Tra le diverse opere e manufatti che ricordavo aver lasciato, quali spontanee espressioni ed iniziative di chi vive e frequenta questi luoghi, non ne ritrovo alcune delle quali, peraltro avevo apprezzato alcuni spunti creativi. Trovo però delle conferme: manufatti che sono rimasti nella loro consistenza materiale, nonché nella loro utilizzazione da parte di chi ne può ancora godere.
Poi incontro gente, con il piacere di riconoscerci e di salutarci e, subito, mi fanno partecipe di racconti, commenti, giudizi. “Abbiamo dovuto demolire … giusto eh!! … ma ora?!!” – “Io ho demolito … mi è costato … non potevo fare altro…. ma altri non l’hanno fatto” – “A me hanno scritto … mi hanno preso la casa con il terreno …. e, si! Dicono che non ho demolito …. ma anche altri non l’hanno fatto e non gli hanno mica scritto! … la roba se la tengono”.
Tanta la confusione e faccio fatica a trovare un’unica decifrazione di ciò che mi viene raccontato.
In quello che sento percepisco la rassegnazione di chi ha dovuto rinunciare ai propri beni, dovuta non tanto alla rinuncia materiale ma alla percezione di una disparità di trattamento e, quindi, di una ingiustizia nascosta che non riescono a smascherare e dalla quale così non riescono a difendersi.
Eppure credono, si adoperano, desiderano ancora che ci sia un meglio, un giusto.
Allora, insieme a quella gente mi guardo attorno e ritrovo tutta la bellezza di quei luoghi, si! la bellezza di un paesaggio di cui fa parte integrante l’umanità di chi lo vive.
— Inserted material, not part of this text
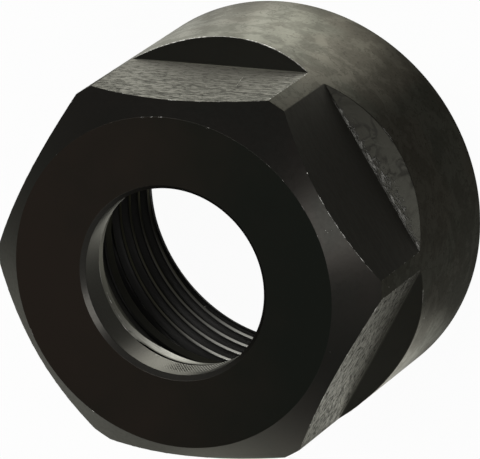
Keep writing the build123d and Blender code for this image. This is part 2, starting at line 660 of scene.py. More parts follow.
# %% Build the mesh
ZONES = [*is_zone, "corner"]
net = np.stack(rows)
net_turn, net_radius, net_depth = net[..., 0], net[..., 1], net[..., 2]
points = together(
    net_radius * np.cos(net_turn), net_radius * np.sin(net_turn), body_length - net_depth
)
index = np.arange(len(rows) * columns).reshape(len(rows), columns)
faces, face_zone = [], []
for j, zone in enumerate(zones[1:]):
    for i in range(columns - 1):
        faces.append((index[j, i], index[j, i + 1], index[j + 1, i + 1], index[j + 1, i]))
        turned = zone in ("flat", "shoulder") and (on_strip[i] or on_strip[i + 1])
        # Lead faces close to the mouth on the shaded side get the corner's painted shade.
        in_corner_shade = zone == "lead" and net_depth[j, i] - mouth_depth < SHADED_CORNER_WIDTH * painted_corner_shade[i]
        face_zone.append(ZONES.index("collar" if turned else "corner" if in_corner_shade else zone))
nut_mesh = bpy.data.meshes.new("collet_nut_dressed")
nut_mesh.from_pydata((points.reshape(-1, 3) * MM).tolist(), [], faces)
nut_mesh.polygons.foreach_set("material_index", face_zone)
print(len(faces), "faces before the weld")

# %% Weld it
WELD = 0.0006


def keep_on_points(name, values, kind="FLOAT", field="value"):
    """Writes one number or place on each point of the mesh, for the finishes."""
    kept = nut_mesh.attributes.new(name, kind, "POINT")
    kept.data.foreach_set(field, values.reshape(-1).astype(np.float32))


keep_on_points("wear_and_painted_light", wear_and_painted_light)
keep_on_points("torn", torn)
net_mesh = bmesh.new()
net_mesh.from_mesh(nut_mesh)
bmesh.ops.remove_doubles(net_mesh, verts=net_mesh.verts, dist=WELD * MM)
bmesh.ops.recalc_face_normals(net_mesh, faces=net_mesh.faces)
open_edges = sum(not e.is_manifold for e in net_mesh.edges)
volume = net_mesh.calc_volume(signed=True)
if volume < 0:
    bmesh.ops.reverse_faces(net_mesh, faces=net_mesh.faces)
net_mesh.to_mesh(nut_mesh)
net_mesh.free()
nut_mesh.polygons.foreach_set("use_smooth", [True] * len(nut_mesh.polygons))
print(len(nut_mesh.polygons), "faces,", open_edges, "open edges")
print("Steel fills", round(abs(volume) * 1e9), "cubic mm")

# %% [markdown]
# ## Which way the cutter went
#
# Milled marks run along each flat, whichever way it faces. So every point
# keeps its place on its own side: how far along the flat, how deep below the
# front face, and the number of the side, so that no two sides match.

# %% Places along each side
SIDE_SHIFT = 7.3
place = np.empty(len(nut_mesh.vertices) * 3)
nut_mesh.vertices.foreach_get("co", place)
x, y, z = (place.reshape(-1, 3) / MM).T
side_number = np.floor(np.degrees(np.arctan2(y, x)) % 360 / 60) % 6
side_index = side_number.astype(int)
facing = np.radians(30 + 60 * side_number)
along = y * np.cos(facing) - x * np.sin(facing)
depth_below = body_length - z
tool_path = together(along, depth_below, SIDE_SHIFT * side_number)
keep_on_points("tool_path", tool_path, "FLOAT_VECTOR", "vector")
print("Sides:", np.unique(side_index))

# %% How each side came out
# How rough each flat and each shoulder is, how much each flat is painted lighter near its root, a
# painted reflection, and how pale it is near one end.
FLAT_TEXTURE = np.array([0.03, 1.0, 0.7, 0.8, 0.7, 1.6])
SHOULDER_TEXTURE = np.array([1.0, 0.15, 0.6, 0.5, 0.6, 0.3])
PAINTED_ROOT_SHEEN = np.array([0.45, 1.0, 0.1, 0.1, 0.1, 0.0])
PALE_END = np.array([0.0, 0.35, 0.0, 0.2, 0.0, 0.9])
on_flat = depth_below < flat_length - 0.05
texture = np.where(on_flat, FLAT_TEXTURE[side_index], SHOULDER_TEXTURE[side_index])
near_root = rising(depth_below, 3.8, 5.2)
near_end = rising(along, -0.5, 6.0) * np.clip(1.3 - depth_below / 10, 0, 1)
# Near its root a flat is painted lighter, a painted reflection. Near one end it is paler.
pale = near_root**2 * (3 - 2 * near_root) * PAINTED_ROOT_SHEEN[side_index] + near_end * PALE_END[side_index]
keep_on_points("texture", texture)
keep_on_points("pale", pale)
print("Roughest flat faces", 30 + 60 * FLAT_TEXTURE.argmax(), "degrees")

# %% Place the nut
nut = put_in_scene("collet_nut_dressed", nut_mesh)
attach(nut, "root")
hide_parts("collet_nut")
print("Nut has", len(nut_mesh.vertices), "points")

# %% [markdown]
# ## Finishes
#
# Black oxide is a skin a thousandth of a millimetre thick. It reflects about a twentieth of the
# light straight on and much more at a glancing angle, like dark glass, and the steel's roughness
# below it blurs that reflection. In the bore a lower edge tint dims the glancing reflections, a
# painted shade that darkens the deep bore.

# %% What a finish reads


def in_mm(tree):
    """The place on the nut in millimetres."""
    spot = add(tree, "TexCoord").outputs["Object"]
    node = add(tree, "VectorMath", {0: spot, "Scale": 1000.0}, operation="SCALE")
    return node.outputs["Vector"]


def mark(tree, name):
    """A number or place kept on the points of the mesh."""
    node = add(tree, "Attribute", attribute_name=name)
    return node.outputs["Vector" if name == "tool_path" else "Fac"]


def part_of(tree, spot, axis):
    """One of the three numbers of a place."""
    return add(tree, "SeparateXYZ", {0: spot}).outputs[axis]


def grain(tree, spot, size, detail=3.0, rough=0.55, twist=0.0, seed=0.0):
    """Noise with grains of a given size in mm, about 0.5 on average."""
    size = (size, size, size) if isinstance(size, (int, float)) else size
    shift = (seed, 1.7 * seed, 0.6 * seed)
    where = {"Vector": spot, "Location": shift, "Scale": tuple(1 / v for v in size)}
    kind = {"Scale": 1.0, "Detail": detail, "Roughness": rough, "Distortion": twist}
    mapped = add(tree, "Mapping", where).outputs[0]
    return add(tree, "TexNoise", {"Vector": mapped, **kind}).outputs["Fac"]


def from_middle(tree, value):
    """How far a value is from a half. In noise, 0 makes thin crooked lines."""
    return maths(tree, "ABSOLUTE", maths(tree, "SUBTRACT", value, 0.5))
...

Gente che vuole stare, essere lì perché appartiene a quel luogo; luogo che manifesta anche nelle sue incoerenze, incompatibilità, illegittimità, le necessità, le pretese, la difficoltà di capire della “gente di San Giorgio”.
Ed io mi sento di appartenere a quella gente tutte le volte che torno; chiunque percorre quel territorio guardando senza pregiudizi, con onestà intellettuale, ciò che lo circonda, diviene parte di quella gente.
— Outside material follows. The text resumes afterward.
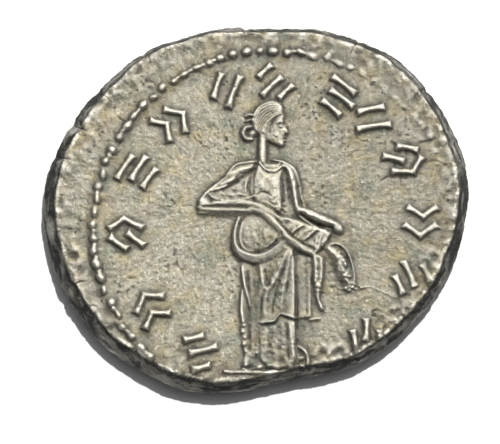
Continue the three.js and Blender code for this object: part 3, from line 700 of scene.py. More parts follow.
def figure_arms(die):
    # left forearm along the horn's tail, with the beaded end of the sleeve above it
    fore = [(-3.5, 9.12), (-2.6, 9.2), (-1.6, 9.22), (-0.8, 9.06), (-0.1, 8.72), (0.3, 8.46)]
    die.stroke(
        fore, (0.16, 0.22, 0.24, 0.27, 0.28, 0.2), (0.22, 0.25, 0.26, 0.28, 0.28, 0.25), "round",
        soft=0.02, lean=-0.5,
    )
    die.oval((-3.62, 9.24), 0.42, 0.36, -35, 0.26, soft=0.03)
    die.stroke([(-3.42, 9.66), (-3.24, 9.4), (-3.3, 9.12)], (0.04, 0.06, 0.04), 0.08, "soft", "cut")
    cuff = [(-3.25, 9.62), (-2.95, 9.46), (-2.3, 9.38), (-1.7, 9.42), (-1.2, 9.52), (-0.9, 9.64)]
    die.stroke(cuff, 0.06, 0.24, "round", soft=0.01)
    for u, v in smooth_line(cuff, per_span=4)[::2]:
        die.oval((u, v), 0.09, 0.07, 0, 0.29, soft=0.01)
    die.stroke([(-3.1, 9.4), (-2.3, 9.29), (-1.5, 9.34)], 0.035, 0.05, "soft", "cut")
    die.stroke(
        [(-3.7, 9.02), (-2.9, 9.04), (-2.0, 8.98), (-1.5, 8.98)], (0.05, 0.06, 0.05, 0.04), 0.13,
        "soft", "cut",
    )
    # right arm: shoulder, a dark line between it and the sleeve's outer edge, forearm and hand
    right = [(0.78, 11.42), (1.08, 11.12), (1.22, 10.6), (1.34, 10.0), (1.42, 9.3), (1.55, 8.85)]
    die.stroke(
        right, (0.18, 0.25, 0.26, 0.22, 0.2, 0.22), (0.24, 0.28, 0.28, 0.26, 0.25, 0.25), "round",
        soft=0.02,
    )
    seam = [
        (0.15, 11.68), (0.74, 11.54), (1.22, 11.28), (1.46, 10.88), (1.62, 10.3), (1.72, 9.6),
        (1.9, 9.05),
    ]
    die.stroke(
        seam, (0.06, 0.09, 0.1, 0.1, 0.08, 0.07, 0.06), (0.2, 0.24, 0.24, 0.2, 0.16, 0.14, 0.12),
        "round", soft=0.01,
    )
    die.stroke(
        [(0.6, 11.46), (1.0, 11.3), (1.3, 10.92), (1.46, 10.3), (1.56, 9.6), (1.66, 9.1)], 0.04, 0.12,
        "soft", "cut",
    )
    die.stroke([(1.08, 10.9), (1.2, 10.3), (1.3, 9.6)], 0.05, 0.04, "keen", "add")
    die.stroke([(1.2, 10.45), (1.05, 10.25), (1.0, 9.9)], 0.05, 0.05, "soft", "cut")
    lower = [(1.78, 8.85), (2.5, 8.5), (3.15, 8.24), (3.6, 8.06)]
    die.stroke(lower, (0.22, 0.26, 0.25, 0.2), (0.23, 0.25, 0.25, 0.25), "round", soft=0.02)
    die.stroke(
        [(1.95, 9.0), (2.5, 8.74), (3.1, 8.5), (3.62, 8.3)], 0.06, (0.03, 0.06, 0.06, 0.04), "keen",
        "add",
    )
    die.stroke([(2.1, 8.78), (2.6, 8.56), (3.2, 8.32)], 0.04, 0.04, "soft", "cut")
    die.stroke(
        [(1.66, 8.68), (2.3, 8.2), (2.8, 7.98), (3.3, 7.88)], (0.06, 0.09, 0.08, 0.05),
        (0.1, 0.2, 0.18, 0.1), "soft", "cut",
    )
    die.oval((3.72, 7.82), 0.36, 0.28, -50, 0.27)
    for du, dv in ((0.02, 0.02), (-0.16, 0.0), (-0.32, -0.04)):
        die.stroke(
            [(3.7 + du, 8.16 + dv), (3.92 + du, 7.85 + dv), (3.84 + du, 7.47 + dv)],
            (0.06, 0.09, 0.06), 0.05, "round", "add",
        )
        die.stroke(
            [(3.6 + du, 8.08 + dv), (3.81 + du, 7.82 + dv), (3.73 + du, 7.48 + dv)], 0.04, 0.07,
            "soft", "cut",
        )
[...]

Non si può non condividere l’entusiasmo e la speranza di poter dare risposte, di risolvere, di crescere insieme; non si può non accettare la mano di chiunque sia disposto ad impegnarsi , adoperandosi con le proprie capacità ed i propri mezzi a realizzare ciò in cui la “gente di San Giorgio” (eppur) continua a credere.
Me lo dicono che sanno che c’è chi crede che sia possibile, che sia reale, non un sogno o solo una promessa, poter vivere a San Giorgio, con dignità e rispetto dei luoghi e dell’umanità che vi appartiene.
Crediamo in quanti, svolgendo seriamente il loro lavoro, si stanno adoperando per dare risposte concrete, anche quando ciò comporta azioni impopolari, accuse di presunte scorrettezze. Ci crediamo perché sono le nostre istituzioni, sia quando vigilano e controllano, sia quando devono perseguire, sia quando lavorano per costruire percorsi e strumenti che diano soluzioni.
Ci crediamo perché sono persone con cui parliamo, a cui sveliamo le nostre preoccupazioni e le nostre speranze e ci ascoltano e condividono con noi quell’obiettivo comune risolutivo. Ci crediamo perché le loro risposte non sono promesse ma sono convinzioni di giustizia e correttezza del proprio operato, sono l’esercizio convinto del proprio dovere istituzionale che ci esprimono con entusiasmo personale. Non solo la “gente di San Giorgio”, ma l’intera comunità di Tarquinia ha bisogno di questo.